As the critic, Paulo Venâncio Filho, has pointed out, however, the artist's fame is based on a less authentic output at a lower artistic level: the series of female figures known as Vênus [Venuses] that Dacosta developed from the mid-1960s until the end of his life. His constructivist works, on the other hand, are still only appreciated by a small minority.

Notes

1 Direct dialogue with the culture of modern painting without lingering over the nationalist premises of Brazilian modernism of the 1920s and 30s is a characteristic of many artists who developed their careers from the 1940s onwards.

2 The group arose as an alternative to the official teaching of the school with the aim of achieving freedom of research. Bruno Lechowski (1887 - 1941), Manoel Santiago (1897 - 1987) and Quirino Campofiorito (1902 - 1993) were among the lecturers who guided the artists. At the same time, everyone was free to seek their own path.
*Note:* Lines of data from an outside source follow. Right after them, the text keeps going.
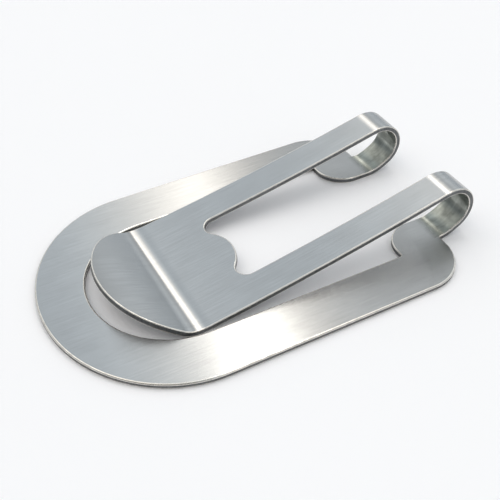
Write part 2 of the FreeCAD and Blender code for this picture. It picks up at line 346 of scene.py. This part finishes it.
def inset(shape, depth):
    """Outline moved inward by depth along its cut edges; seams stay on their own lines."""
    normals = edge_normals(shape)
    moved = []
    for index, (u, v, _) in enumerate(shape):
        n1, n2 = normals[index - 1], normals[index]
        d1 = depth if shape[index - 1][2] == FREE else 0.0
        d2 = depth if shape[index][2] == FREE else 0.0
        cross = n1.x * n2.y - n1.y * n2.x
        if abs(cross) < IN_LINE:
            shift = (n1 + n2).normalized() * min(d1, d2)
        else:
            shift = Vector((d1 * n2.y - d2 * n1.y, d2 * n1.x - d1 * n2.x)) / cross
        moved.append((u - shift.x, v - shift.y))
    return moved


def rounding(radius):
    """Edge section from the inner face to the outer one: (inset, height, outward, up)."""
    section = []
    for index in range(EDGE_STEPS + 1):
        angle = math.pi / 2 * index / EDGE_STEPS
        drop, out = 1 - math.cos(angle), 1 - math.sin(angle)
        height = THICKNESS - radius * drop
        section.append((radius * out, height, math.sin(angle), math.cos(angle)))
    lower = [(depth, THICKNESS - height, out, -up) for depth, height, out, up in section]
    return section + lower[::-1]


def flat_solid(shape, radius):
    """Solid of the blank in U, V, W, with a normal for each point and a kind for each face."""
    mesh = bmesh.new()
    normal_layer = mesh.verts.layers.float_vector.new("blank_normal")
    kind_layer = mesh.faces.layers.int.new("kind")
    outward = free_normals(shape)
    section = rounding(radius)
    rings = []
    for depth, height, out, up in section:
        ring = []
        for (u, v), normal in zip(inset(shape, depth), outward):
            vert = mesh.verts.new((u, v, height))
            side = normal * out
            vert[normal_layer] = Vector((side.x, side.y, up))
            ring.append(vert)
        rings.append(ring)
    count = len(shape)
    middle = len(section) // 2 - 1
    for row in range(len(section) - 1):
        for index in range(count):
            after = (index + 1) % count
            corners = (
                rings[row][index],
                rings[row + 1][index],
                rings[row + 1][after],
                rings[row][after],
            )
            face = mesh.faces.new(corners)
            kind = CUT if row == middle else ROUND
            face[kind_layer] = kind if shape[index][2] == FREE else END
    mesh.faces.new(rings[0])[kind_layer] = INNER
    mesh.faces.new(rings[-1][::-1])[kind_layer] = FACE
    return mesh


def divide(mesh, low, high):
    """Cut a flat mesh across wherever the bend line needs it between two values of U."""
    for u in bend_line.cuts(low, high):
        everything = mesh.verts[:] + mesh.edges[:] + mesh.faces[:]
        bmesh.ops.bisect_plane(
            mesh, geom=everything, dist=SAME_PLACE, plane_co=(u, 0, 0), plane_no=(1, 0, 0)
        )


def bent(u, v, w):
    """Place of a blank point on the bent clip, with the directions of U and W there."""
    point, heading = bend_line.at(u)
    along = Vector((math.cos(heading), 0.0, math.sin(heading)))
    through = Vector((-math.sin(heading), 0.0, math.cos(heading)))
    return Vector((point.x, v, point.y)) + through * w, along, through


def bend(mesh):
    """Bend a flat mesh; gives each point's blank coordinates and its normal on the clip."""
    normal_layer = mesh.verts.layers.float_vector["blank_normal"]
    mesh.verts.index_update()
    blank, normals = [], []
    for vert in mesh.verts:
        u, v, w = vert.co
        place, along, through = bent(u, v, w)
        side = vert[normal_layer]
        blank.append((u, v))
        normals.append((along * side.x + Vector((0, side.y, 0)) + through * side.z).normalized())
        vert.co = place
    mesh.normal_update()
    return blank, normals


def sheet_piece(name, shape, radius, materials):
    """Mesh object of one region of the sheet, bent to shape.

    The radius rounds its cut edges.  The materials are for the faces, their rounding and the cut
    edge, and there may be a fourth one for the inner face.
    """
    mesh = flat_solid(shape, radius)
    divide(mesh, min(point[0] for point in shape), max(point[0] for point in shape))
    blank, normals = bend(mesh)
    kind_layer = mesh.faces.layers.int["kind"]
    uv_layer = mesh.loops.layers.uv.new("blank")
    corners = []
    for face in mesh.faces:
        kind = face[kind_layer]
        face.smooth = kind != END
        face.material_index = kind if kind < len(materials) else FACE
        for loop in face.loops:
            index = loop.vert.index
            loop[uv_layer].uv = blank[index]
            corners.append(face.normal.copy() if kind == END else normals[index])
    data = bpy.data.meshes.new(name)
    mesh.to_mesh(data)
    mesh.free()
    for material in materials:
        data.materials.append(material)
    data.normals_split_custom_set(corners)
    piece = bpy.data.objects.new(name, data)
    bpy.context.scene.collection.objects.link(piece)
    return piece


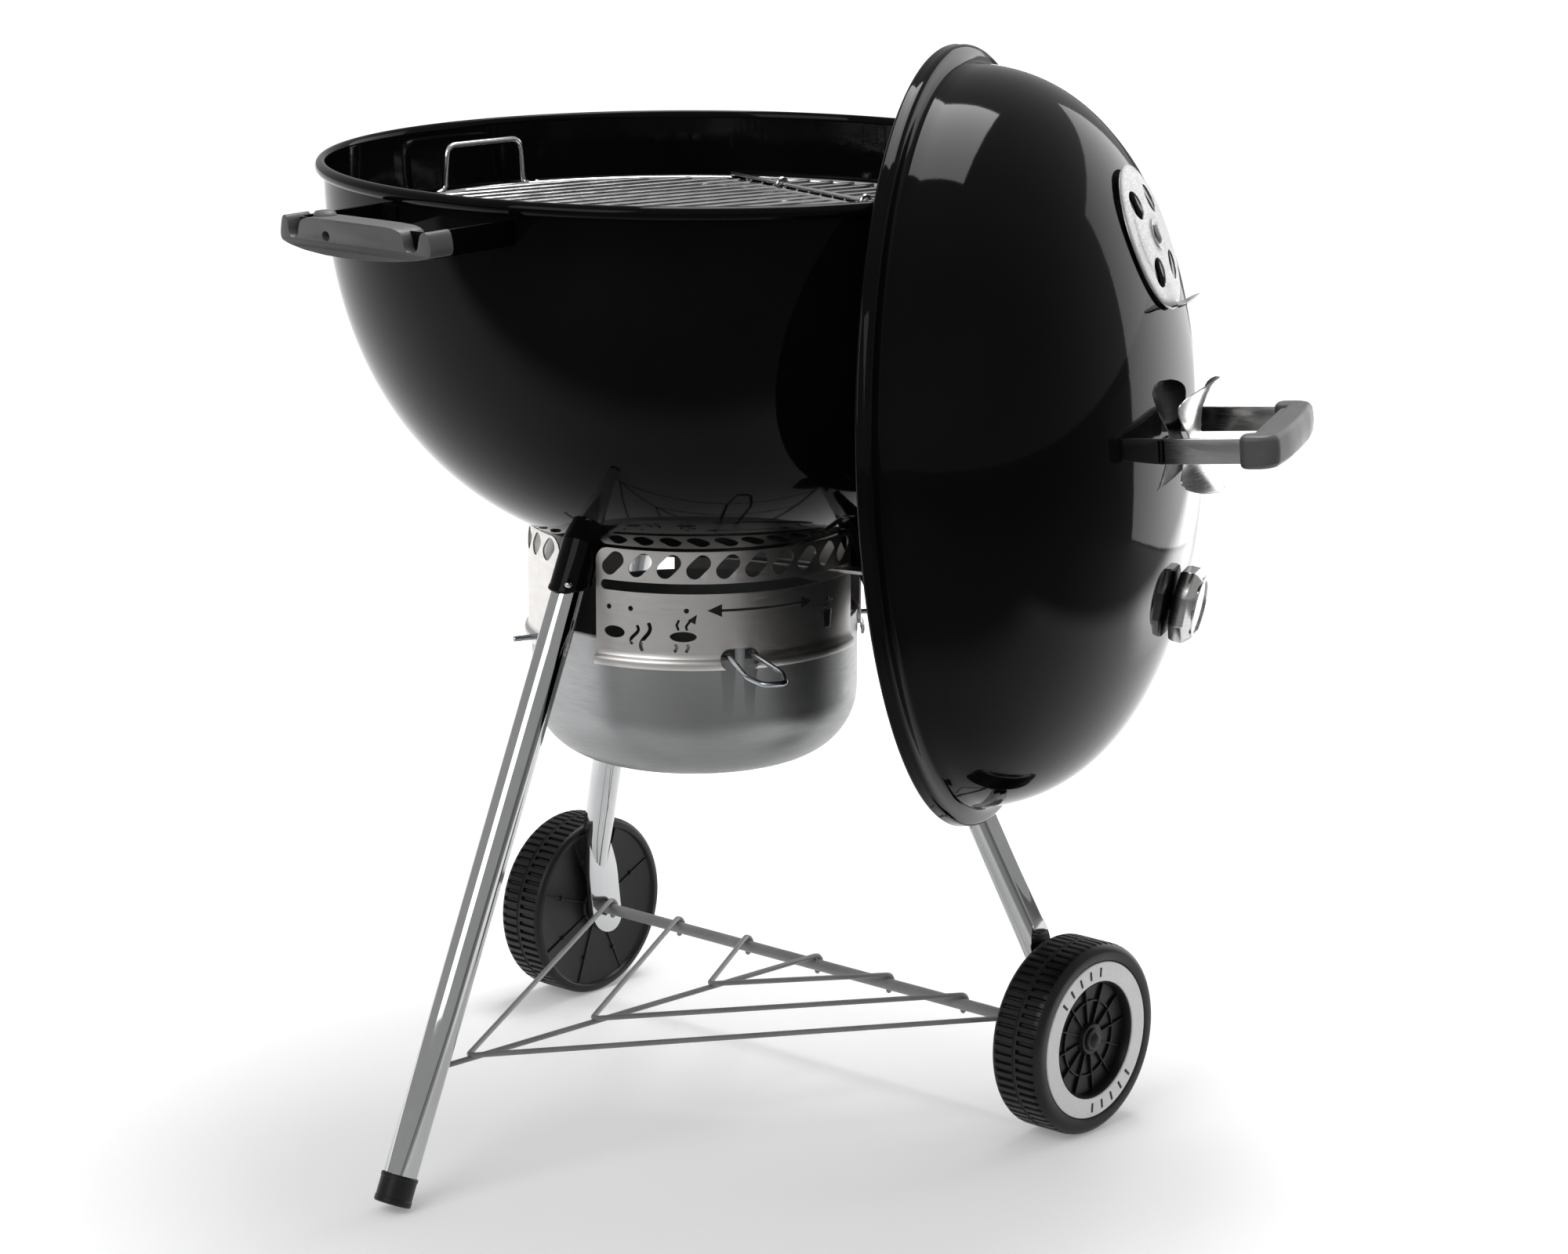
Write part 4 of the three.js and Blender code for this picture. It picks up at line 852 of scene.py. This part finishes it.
def add_wheel(name, side):
    joint = JOINTS[f"{name}_wheel_roll"]
    outward = Vector(joint["axis"]) * side
    place = along(Vector(joint["pos_m"]) / MM, outward)
    half, r = WHEEL_HALF, WHEEL_R
    shoulder = arc((r - 8, half - 8), 8, 20, 80, 7)
    heel = [(radius, -z) for radius, z in reversed(arc((r - 5, half - 5), 5, 15, 80, 6))]
    rows = [(r, z) for z in (-17.4, -17.2, -10, -2.1, -1.9)] + [(r - 0.9, -1.2), (r - 0.9, 1.2)]
    rows += [(r, z) for z in (1.9, 2.1, 9, 14.2, 14.4)]
    front = [(64.6, half - 0.2), (63.2, half - 0.9), (62.6, half - 2), (46.4, half - 2),
             (45.6, half - 1.2), (44.9, half - 2.4), (44, half - 9), (40, half - 9.5), (15, half - 9.5),
             (13.4, half - 9), (12, half - 4.4), (11, half - 4), (5.1, half - 4)]
    back = [(5.1, 2 - half), (14.5, 2 - half), (15.4, 2.6 - half), (16, 3.4 - half), (66, 3.4 - half),
            (67.4, 3 - half), (68.6, 0.6 - half), (69.6, -half)]
    tyre = turned([*back, *heel, *rows, *shoulder, *front], 66 * 8)
    piece(f"{name}_tyre", bent(tyre, tread), "black_plastic", f"{name}_wheel", place,
          stands_for=f"{name}_wheel", sharp=28)
    spokes = []
    for i in range(12):
        spoke = box((33, 1.2, 3.4), (28.6, 0, half - 8.6))
        spokes.append(placed(spoke, Matrix.Rotation(math.radians(30 * i + 8), 4, "Z")))
    for i in range(8):
        turn = Matrix.Rotation(math.radians(45 * i + 20), 4, "Z")
        rib = box((52, 1.1, 1.6), (41, 0, -half + 3))
        knob = turned([(0, 4 - half), (1.9, 4 - half), (1.9, 1.6 - half), (1.3, 1.2 - half),
                       (0, 1.2 - half)], 16)
        spokes += [placed(rib, turn), placed(placed(knob, Matrix.Translation((46, 0, 0))), turn)]
    spokes.append(turned([(29.4, half - 10), (30.8, half - 10), (30.8, half - 7.6),
                          (29.4, half - 7.6)], 72))
    piece(f"{name}_spokes", joined(*spokes), "black_plastic", f"{name}_wheel", place, bevel=0.25)

    ring = turned([(46.9, half - 1.8), (62.1, half - 1.8), (62.1, half - 0.8), (61.3, half - 0.2),
                   (47.7, half - 0.2), (46.9, half - 0.8)], 128)
    piece(f"{name}_white_ring", ring, "white_trim", f"{name}_wheel", place,
          stands_for=f"{name}_wheel_trim")
    bars = []
    for centre in (112, 292):
        for k in range(-2, 3):
            turn = Matrix.Rotation(math.radians(centre + 13 * k), 4, "Z")
            bars.append(placed(box((7.4, 2.1, 0.5), (54.5, 0, half - 0.1)), turn))
    piece(f"{name}_ring_bars", joined(*bars), "black_plastic", f"{name}_wheel", place, bevel=0.15)

    cap = turned([(0, half + 1.6), (2.4, half + 1.4), (4.6, half + 0.5), (5.8, half - 0.9),
                  (6.2, half - 1.4), (8.4, half - 1.6), (9.2, half - 2.4), (9.2, half - 4.2),
                  (AXLE_R + 0.3, half - 4.2), (AXLE_R + 0.3, half - 3.6), (0, half - 3.6)], 48)
    piece(f"{name}_cap", cap, "black_plastic", "grill", place, stands_for=f"{name}_hub_cap")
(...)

3 VENÂNCIO FILHO, Paulo. Dacosta. São Paulo: Cosac & Naify, 1999. p. 10.

4 The critic, Mário Pedrosa, observed this cross, perhaps for the first time, in a text of 1957.  Through him, Dacosta and Maria Leontina made the acquaintance of Morandi in Italy, visiting his studio.

5 VENÂNCIO FILHO, Paulo. op. cit. p. 33.

6 Perhaps this is a characteristic of our late constructivism, as Paulo Sérgio Duarte observes: "These paintings carry with them a positive persistence of the subject, thought to have been superseded in urban and industrial society, in the context of a craftsmanlike execution within a studio (...) an entire poetics in the process of formation may be captured in these geometries, which oscillate between the interior and exterior, between an intimate world and the public universe". DUARTE, Paulo Sérgio. Modernos fora dos eixos. In: AMARAL, Aracy (coord.). Arte construtiva no Brasil: Coleção Adolpho Leirner. São Paulo: DBA, 1998. p. 201.